TASK REQUIREMENTS: Find "cad_parts[node].hide_render = cad_parts[node].hide_viewport" in the data, then restate the line it sits in and every later line word for word, ending with the last line.

-- begin SUPPLIED DATA --

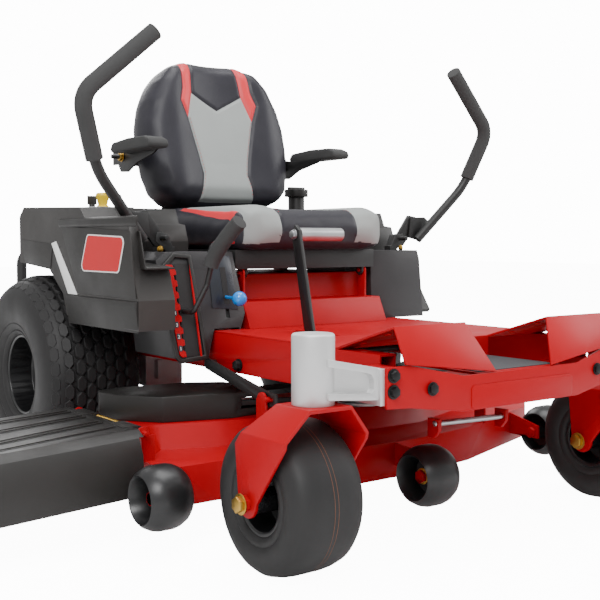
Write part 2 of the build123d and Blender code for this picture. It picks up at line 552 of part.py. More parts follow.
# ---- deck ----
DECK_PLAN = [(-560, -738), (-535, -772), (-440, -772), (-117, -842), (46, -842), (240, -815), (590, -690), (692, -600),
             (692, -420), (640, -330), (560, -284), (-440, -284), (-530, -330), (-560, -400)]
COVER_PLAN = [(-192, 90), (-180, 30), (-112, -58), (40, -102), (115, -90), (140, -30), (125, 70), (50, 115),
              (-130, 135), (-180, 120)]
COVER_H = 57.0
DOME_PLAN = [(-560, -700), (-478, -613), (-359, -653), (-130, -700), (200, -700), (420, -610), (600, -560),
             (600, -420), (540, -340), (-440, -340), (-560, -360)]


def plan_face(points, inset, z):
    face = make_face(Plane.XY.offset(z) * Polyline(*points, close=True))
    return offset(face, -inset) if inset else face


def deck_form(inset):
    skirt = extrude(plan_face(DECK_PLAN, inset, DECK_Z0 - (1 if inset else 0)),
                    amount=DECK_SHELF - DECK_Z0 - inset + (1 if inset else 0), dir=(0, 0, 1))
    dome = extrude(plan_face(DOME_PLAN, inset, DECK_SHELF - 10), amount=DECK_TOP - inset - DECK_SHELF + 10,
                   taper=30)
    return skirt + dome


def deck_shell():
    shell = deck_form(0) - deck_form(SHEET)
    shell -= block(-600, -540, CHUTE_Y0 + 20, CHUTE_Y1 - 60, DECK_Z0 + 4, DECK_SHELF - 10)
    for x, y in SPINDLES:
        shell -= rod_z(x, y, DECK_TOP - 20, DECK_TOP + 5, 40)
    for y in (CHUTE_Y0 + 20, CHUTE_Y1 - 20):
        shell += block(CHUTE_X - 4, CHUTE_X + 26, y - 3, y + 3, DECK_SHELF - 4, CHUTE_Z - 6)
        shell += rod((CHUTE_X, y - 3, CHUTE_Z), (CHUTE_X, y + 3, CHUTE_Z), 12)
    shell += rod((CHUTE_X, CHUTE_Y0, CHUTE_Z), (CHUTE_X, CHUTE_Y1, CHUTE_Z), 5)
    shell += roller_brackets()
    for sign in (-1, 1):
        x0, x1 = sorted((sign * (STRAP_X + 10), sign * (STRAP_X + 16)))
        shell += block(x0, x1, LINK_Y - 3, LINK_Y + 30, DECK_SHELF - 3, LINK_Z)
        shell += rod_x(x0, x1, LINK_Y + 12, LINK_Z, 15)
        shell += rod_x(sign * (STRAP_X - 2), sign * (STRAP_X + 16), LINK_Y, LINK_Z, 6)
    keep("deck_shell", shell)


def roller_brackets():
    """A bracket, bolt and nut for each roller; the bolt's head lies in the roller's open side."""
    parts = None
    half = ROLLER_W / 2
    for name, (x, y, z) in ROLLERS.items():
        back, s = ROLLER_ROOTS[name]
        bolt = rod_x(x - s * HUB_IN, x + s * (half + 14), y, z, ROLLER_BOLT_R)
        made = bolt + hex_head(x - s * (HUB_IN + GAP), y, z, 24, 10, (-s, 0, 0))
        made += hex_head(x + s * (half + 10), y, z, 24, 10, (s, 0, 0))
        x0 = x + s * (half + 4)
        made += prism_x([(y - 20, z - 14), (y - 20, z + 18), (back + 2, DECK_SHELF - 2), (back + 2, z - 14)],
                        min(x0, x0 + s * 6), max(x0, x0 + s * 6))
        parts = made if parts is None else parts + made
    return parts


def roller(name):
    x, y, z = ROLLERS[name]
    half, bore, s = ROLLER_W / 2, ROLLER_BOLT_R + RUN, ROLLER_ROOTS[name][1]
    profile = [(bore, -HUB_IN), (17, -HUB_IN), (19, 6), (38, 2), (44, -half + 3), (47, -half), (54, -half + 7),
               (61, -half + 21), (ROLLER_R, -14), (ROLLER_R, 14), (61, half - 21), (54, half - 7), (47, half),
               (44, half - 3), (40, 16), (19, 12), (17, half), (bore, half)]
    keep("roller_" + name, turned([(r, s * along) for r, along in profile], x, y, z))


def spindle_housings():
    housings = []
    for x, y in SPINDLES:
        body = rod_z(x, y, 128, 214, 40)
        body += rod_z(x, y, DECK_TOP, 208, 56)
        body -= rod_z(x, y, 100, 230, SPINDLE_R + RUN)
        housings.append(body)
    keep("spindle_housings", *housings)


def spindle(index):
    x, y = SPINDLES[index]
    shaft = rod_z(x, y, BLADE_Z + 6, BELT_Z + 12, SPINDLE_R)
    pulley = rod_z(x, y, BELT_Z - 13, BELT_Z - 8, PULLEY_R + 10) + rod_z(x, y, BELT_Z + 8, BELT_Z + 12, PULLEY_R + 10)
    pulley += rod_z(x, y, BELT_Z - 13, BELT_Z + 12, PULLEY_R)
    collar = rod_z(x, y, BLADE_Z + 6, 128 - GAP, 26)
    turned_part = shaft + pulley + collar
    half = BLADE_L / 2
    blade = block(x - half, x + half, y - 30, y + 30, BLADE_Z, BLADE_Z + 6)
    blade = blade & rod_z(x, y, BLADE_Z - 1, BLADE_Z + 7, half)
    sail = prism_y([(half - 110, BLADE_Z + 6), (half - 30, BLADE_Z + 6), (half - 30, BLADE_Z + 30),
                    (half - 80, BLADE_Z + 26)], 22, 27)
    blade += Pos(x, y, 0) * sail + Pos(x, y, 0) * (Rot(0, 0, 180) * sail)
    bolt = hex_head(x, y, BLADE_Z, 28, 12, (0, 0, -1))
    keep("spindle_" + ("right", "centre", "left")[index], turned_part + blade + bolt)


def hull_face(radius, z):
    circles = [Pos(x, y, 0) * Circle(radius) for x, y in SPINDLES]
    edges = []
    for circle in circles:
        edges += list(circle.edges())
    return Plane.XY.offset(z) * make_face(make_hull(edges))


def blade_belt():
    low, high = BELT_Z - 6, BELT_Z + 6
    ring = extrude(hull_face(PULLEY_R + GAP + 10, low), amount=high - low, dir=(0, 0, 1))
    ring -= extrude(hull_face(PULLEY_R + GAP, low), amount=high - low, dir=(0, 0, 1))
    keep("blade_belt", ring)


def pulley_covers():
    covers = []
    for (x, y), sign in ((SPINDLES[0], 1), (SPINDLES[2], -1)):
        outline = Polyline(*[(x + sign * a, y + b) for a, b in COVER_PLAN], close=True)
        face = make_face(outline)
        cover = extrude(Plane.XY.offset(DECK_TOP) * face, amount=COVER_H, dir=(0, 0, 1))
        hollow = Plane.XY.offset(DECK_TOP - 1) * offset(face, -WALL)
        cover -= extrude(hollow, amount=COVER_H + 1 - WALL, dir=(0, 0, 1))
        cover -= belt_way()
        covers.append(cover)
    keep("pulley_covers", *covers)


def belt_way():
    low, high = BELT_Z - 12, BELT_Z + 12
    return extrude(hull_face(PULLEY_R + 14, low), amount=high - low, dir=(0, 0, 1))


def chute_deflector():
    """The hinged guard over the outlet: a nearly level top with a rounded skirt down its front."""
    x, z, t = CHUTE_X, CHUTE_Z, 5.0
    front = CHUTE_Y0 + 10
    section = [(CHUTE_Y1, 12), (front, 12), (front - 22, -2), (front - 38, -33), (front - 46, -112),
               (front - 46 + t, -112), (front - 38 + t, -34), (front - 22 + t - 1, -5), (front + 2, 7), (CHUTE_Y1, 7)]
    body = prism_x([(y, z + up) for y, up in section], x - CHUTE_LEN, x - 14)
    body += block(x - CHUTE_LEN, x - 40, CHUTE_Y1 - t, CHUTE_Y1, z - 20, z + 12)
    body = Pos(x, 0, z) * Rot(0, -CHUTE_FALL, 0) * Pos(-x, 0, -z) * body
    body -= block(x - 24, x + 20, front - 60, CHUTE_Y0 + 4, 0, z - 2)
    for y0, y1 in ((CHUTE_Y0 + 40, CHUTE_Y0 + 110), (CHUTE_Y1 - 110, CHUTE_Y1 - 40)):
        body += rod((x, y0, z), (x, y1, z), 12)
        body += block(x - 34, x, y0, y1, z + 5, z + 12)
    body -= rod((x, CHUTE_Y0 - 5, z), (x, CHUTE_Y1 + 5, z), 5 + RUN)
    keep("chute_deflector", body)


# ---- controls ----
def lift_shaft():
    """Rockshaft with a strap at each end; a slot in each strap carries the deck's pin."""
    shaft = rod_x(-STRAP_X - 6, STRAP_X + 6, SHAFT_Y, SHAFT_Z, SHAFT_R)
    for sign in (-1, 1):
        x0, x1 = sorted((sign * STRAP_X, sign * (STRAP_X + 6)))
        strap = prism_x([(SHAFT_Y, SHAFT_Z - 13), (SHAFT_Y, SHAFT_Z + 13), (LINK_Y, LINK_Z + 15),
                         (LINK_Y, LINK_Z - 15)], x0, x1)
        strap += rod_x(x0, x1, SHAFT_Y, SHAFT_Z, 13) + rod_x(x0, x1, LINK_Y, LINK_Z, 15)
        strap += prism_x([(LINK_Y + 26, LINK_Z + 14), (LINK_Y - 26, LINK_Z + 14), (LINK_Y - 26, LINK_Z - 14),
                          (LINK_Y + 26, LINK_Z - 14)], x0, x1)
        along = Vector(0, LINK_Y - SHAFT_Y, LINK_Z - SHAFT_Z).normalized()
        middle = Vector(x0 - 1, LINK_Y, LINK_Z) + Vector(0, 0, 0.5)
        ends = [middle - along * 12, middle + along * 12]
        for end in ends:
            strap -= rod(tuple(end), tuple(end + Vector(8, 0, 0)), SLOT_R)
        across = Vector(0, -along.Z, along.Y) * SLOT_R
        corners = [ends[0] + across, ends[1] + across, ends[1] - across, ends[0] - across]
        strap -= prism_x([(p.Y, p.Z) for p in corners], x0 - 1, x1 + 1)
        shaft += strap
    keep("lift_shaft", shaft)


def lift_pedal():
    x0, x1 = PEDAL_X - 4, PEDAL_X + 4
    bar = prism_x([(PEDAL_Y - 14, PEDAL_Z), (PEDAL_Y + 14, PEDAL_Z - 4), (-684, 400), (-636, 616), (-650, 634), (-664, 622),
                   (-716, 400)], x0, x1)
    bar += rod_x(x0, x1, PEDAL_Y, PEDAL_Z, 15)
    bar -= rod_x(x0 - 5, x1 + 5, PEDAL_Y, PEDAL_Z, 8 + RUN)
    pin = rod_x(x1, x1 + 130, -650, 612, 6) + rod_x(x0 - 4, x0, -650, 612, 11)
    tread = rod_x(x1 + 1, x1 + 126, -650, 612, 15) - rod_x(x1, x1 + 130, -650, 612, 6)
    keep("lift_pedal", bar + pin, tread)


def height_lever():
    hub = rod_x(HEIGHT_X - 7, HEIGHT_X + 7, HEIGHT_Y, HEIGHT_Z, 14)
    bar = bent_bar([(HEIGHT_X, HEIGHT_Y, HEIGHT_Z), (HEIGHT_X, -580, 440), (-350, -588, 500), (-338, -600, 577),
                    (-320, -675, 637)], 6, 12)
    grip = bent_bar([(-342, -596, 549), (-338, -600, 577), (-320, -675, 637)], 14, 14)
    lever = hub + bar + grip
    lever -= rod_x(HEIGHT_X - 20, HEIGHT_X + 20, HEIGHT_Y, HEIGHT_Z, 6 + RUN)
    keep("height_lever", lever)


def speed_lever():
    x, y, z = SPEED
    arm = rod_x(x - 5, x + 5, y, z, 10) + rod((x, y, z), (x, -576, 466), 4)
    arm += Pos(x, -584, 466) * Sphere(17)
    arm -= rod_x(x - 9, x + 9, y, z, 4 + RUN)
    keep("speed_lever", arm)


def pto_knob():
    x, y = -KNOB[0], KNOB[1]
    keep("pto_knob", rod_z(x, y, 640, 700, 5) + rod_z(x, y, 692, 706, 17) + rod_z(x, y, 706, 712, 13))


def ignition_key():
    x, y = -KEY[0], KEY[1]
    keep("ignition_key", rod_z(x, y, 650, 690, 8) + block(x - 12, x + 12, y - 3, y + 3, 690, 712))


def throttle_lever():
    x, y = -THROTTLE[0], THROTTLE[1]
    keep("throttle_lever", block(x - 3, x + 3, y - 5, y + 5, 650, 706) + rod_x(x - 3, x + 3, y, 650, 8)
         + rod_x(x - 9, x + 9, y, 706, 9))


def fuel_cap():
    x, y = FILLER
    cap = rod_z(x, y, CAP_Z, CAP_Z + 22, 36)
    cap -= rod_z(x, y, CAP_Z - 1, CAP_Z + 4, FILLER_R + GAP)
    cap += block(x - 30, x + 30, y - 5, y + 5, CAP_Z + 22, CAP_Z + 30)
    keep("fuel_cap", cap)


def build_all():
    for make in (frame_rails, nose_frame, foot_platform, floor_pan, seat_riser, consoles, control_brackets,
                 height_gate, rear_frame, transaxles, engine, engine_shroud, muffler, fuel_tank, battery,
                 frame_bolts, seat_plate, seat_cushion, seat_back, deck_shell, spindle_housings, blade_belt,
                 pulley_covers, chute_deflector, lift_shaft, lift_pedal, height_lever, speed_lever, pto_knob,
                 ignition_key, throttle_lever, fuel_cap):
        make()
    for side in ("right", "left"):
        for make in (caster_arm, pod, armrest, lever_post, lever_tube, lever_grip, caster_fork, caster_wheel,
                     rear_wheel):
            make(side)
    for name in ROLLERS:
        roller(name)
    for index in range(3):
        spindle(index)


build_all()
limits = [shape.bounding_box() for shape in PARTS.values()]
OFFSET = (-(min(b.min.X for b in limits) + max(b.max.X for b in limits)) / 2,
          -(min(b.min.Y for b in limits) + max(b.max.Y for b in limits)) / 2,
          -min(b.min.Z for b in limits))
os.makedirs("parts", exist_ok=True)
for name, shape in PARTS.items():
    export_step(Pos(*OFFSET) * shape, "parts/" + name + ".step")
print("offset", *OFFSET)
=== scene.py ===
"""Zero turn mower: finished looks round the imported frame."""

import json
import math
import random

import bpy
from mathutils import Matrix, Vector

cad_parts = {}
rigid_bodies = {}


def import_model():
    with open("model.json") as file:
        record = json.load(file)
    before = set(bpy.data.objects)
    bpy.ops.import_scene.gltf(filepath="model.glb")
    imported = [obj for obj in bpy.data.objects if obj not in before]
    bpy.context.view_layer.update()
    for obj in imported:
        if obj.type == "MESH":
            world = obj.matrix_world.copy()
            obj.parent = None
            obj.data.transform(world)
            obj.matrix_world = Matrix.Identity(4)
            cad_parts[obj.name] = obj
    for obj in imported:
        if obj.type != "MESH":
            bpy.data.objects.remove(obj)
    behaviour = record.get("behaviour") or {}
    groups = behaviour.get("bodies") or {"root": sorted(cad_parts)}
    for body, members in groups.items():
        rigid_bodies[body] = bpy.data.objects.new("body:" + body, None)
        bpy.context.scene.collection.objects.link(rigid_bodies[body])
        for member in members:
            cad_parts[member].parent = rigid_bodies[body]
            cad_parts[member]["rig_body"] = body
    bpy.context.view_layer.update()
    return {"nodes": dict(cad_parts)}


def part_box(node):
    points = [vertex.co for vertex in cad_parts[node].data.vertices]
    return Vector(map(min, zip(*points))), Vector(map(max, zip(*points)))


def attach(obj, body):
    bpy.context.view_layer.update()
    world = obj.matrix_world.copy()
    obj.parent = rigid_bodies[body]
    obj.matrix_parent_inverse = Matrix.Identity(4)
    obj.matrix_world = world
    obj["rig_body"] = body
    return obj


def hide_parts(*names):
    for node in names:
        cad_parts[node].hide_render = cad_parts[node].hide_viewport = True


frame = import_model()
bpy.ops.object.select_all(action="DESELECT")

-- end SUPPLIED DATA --

RESPONSE:
        cad_parts[node].hide_render = cad_parts[node].hide_viewport = True


frame = import_model()
bpy.ops.object.select_all(action="DESELECT")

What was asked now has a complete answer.